In IAQ, while they can’t eradicate air filters altogether, they can extend the time between changing filters as well as reduce the HVAC watts per square foot on a project by as much as 15 to 30%, since ventilation is such a big part of the conditioning load. “You now have a much more efficient building per square foot, and then by being on demand we don’t exhaust filters very quickly. We get one- to two-year filter cycles, so you get a much lower maintenance proposition than you would normally expect out of an air cleaner,” Cash says.

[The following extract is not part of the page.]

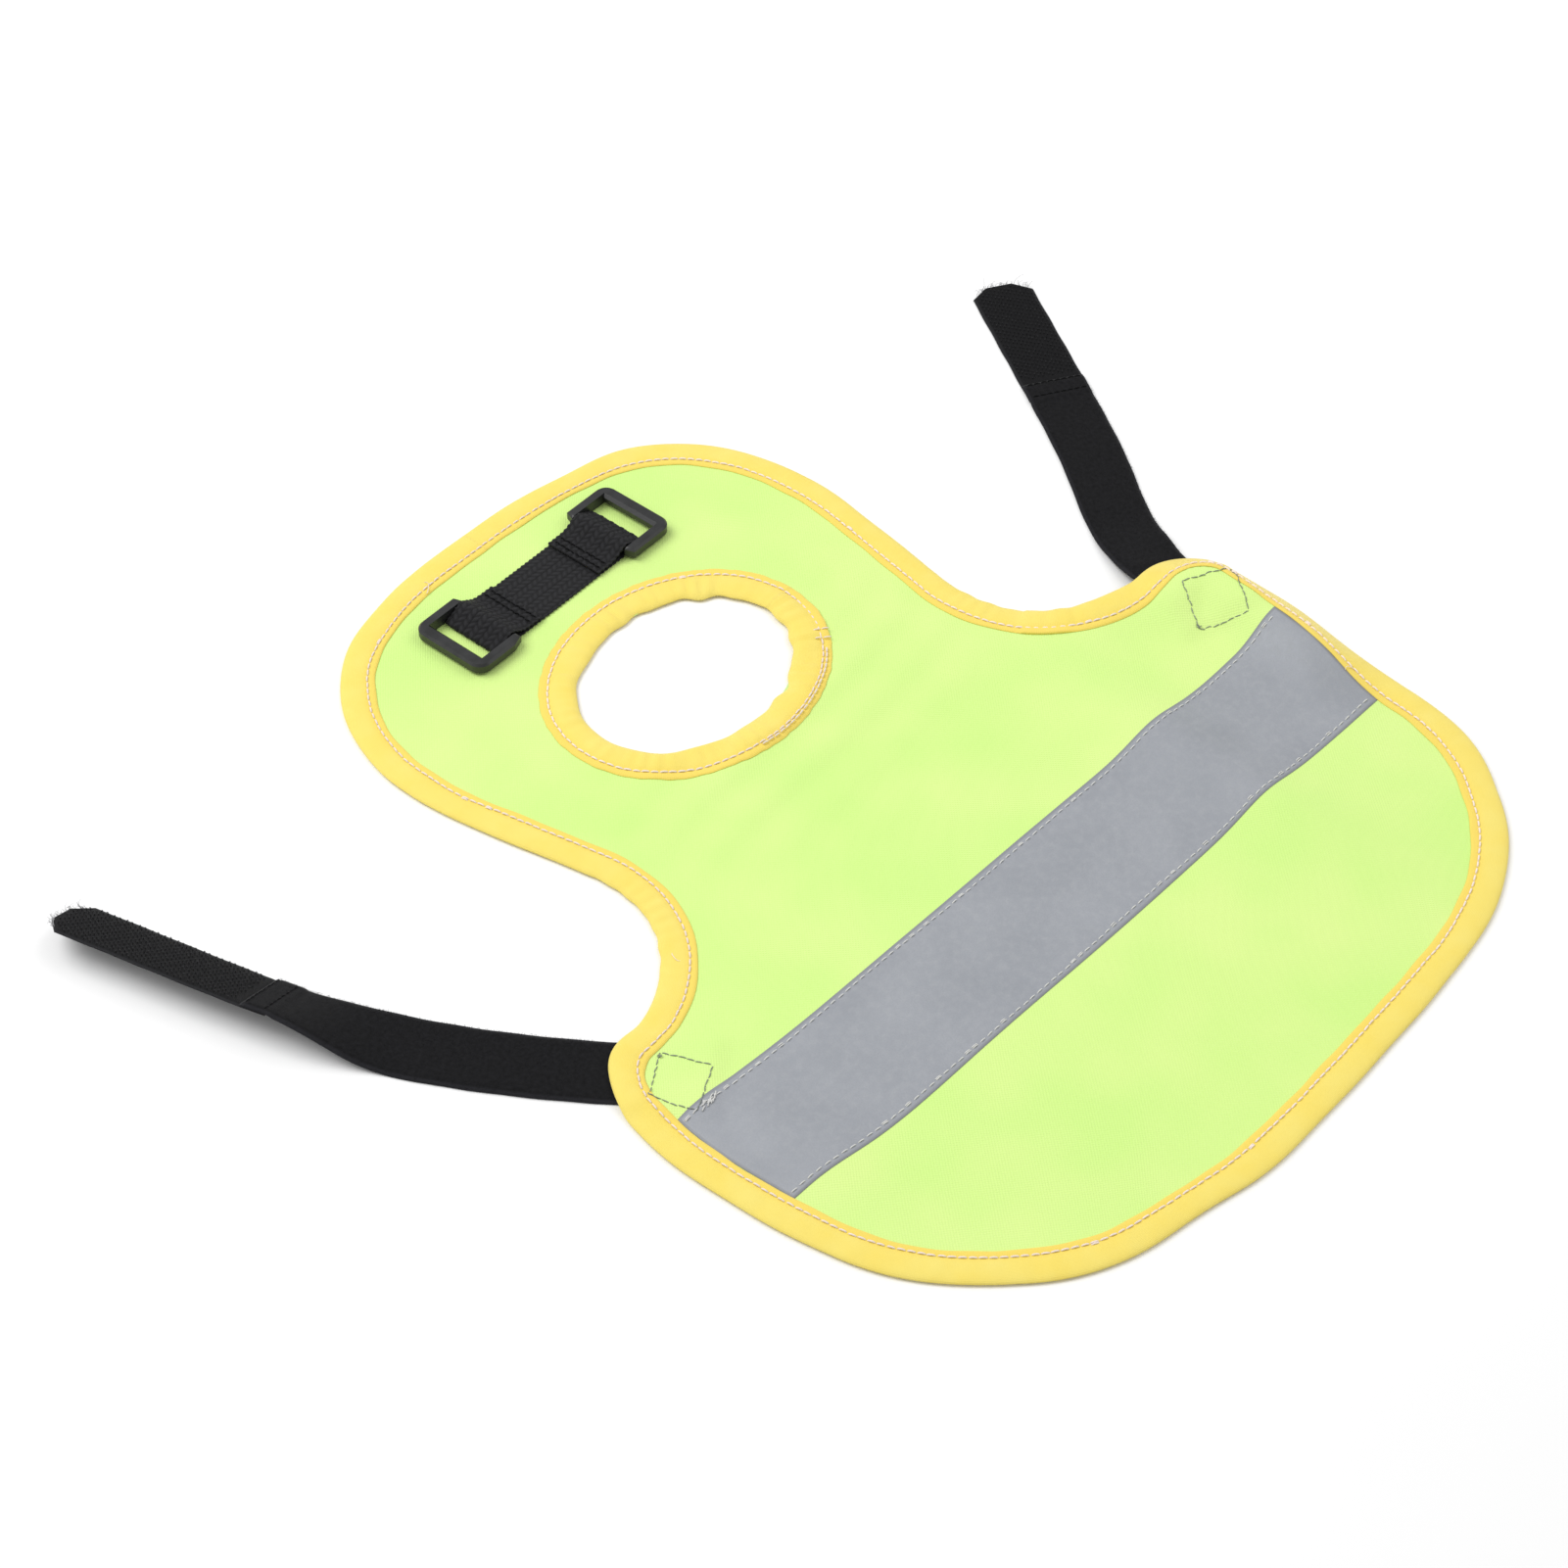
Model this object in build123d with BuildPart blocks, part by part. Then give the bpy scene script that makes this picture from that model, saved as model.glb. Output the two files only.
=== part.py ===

He says LEED version 5, which is expected to go into effect in 2025, is even taking note, as it accepts the indoor air quality procedure and provides extra points for sensing and response. “You can see this shift occurring. That’s a huge deal to us.”
Cleaner Air, Longer
And while existing buildings lose their performance over time, installing an air cleaner and having variable airflow allows the building to adapt and the system to adequately clean the air in the space. “It is a much more sustainable approach, and that air quality is as good on day 1,000 as day 1,” Cash says.
He says the problem with traditional ventilation is that the issue is never fully resolved. “You need to handle the source. The source for most of the contaminants in a building are either the furnishings or the people. Targeting the source of the problem by cleaning either the source itself, the VOCs in the air, or the formaldehyde that gets emitted from the furnishings—by taking that out of the air, you get better indoor air.” And that, he says, leads to healthier buildings.
“ASHRAE designed the standard around occupant comfort along the lines of air quality and what it means to have clean air. You target the problem at the source, treat it, and deliver better, cleaner, healthier air.”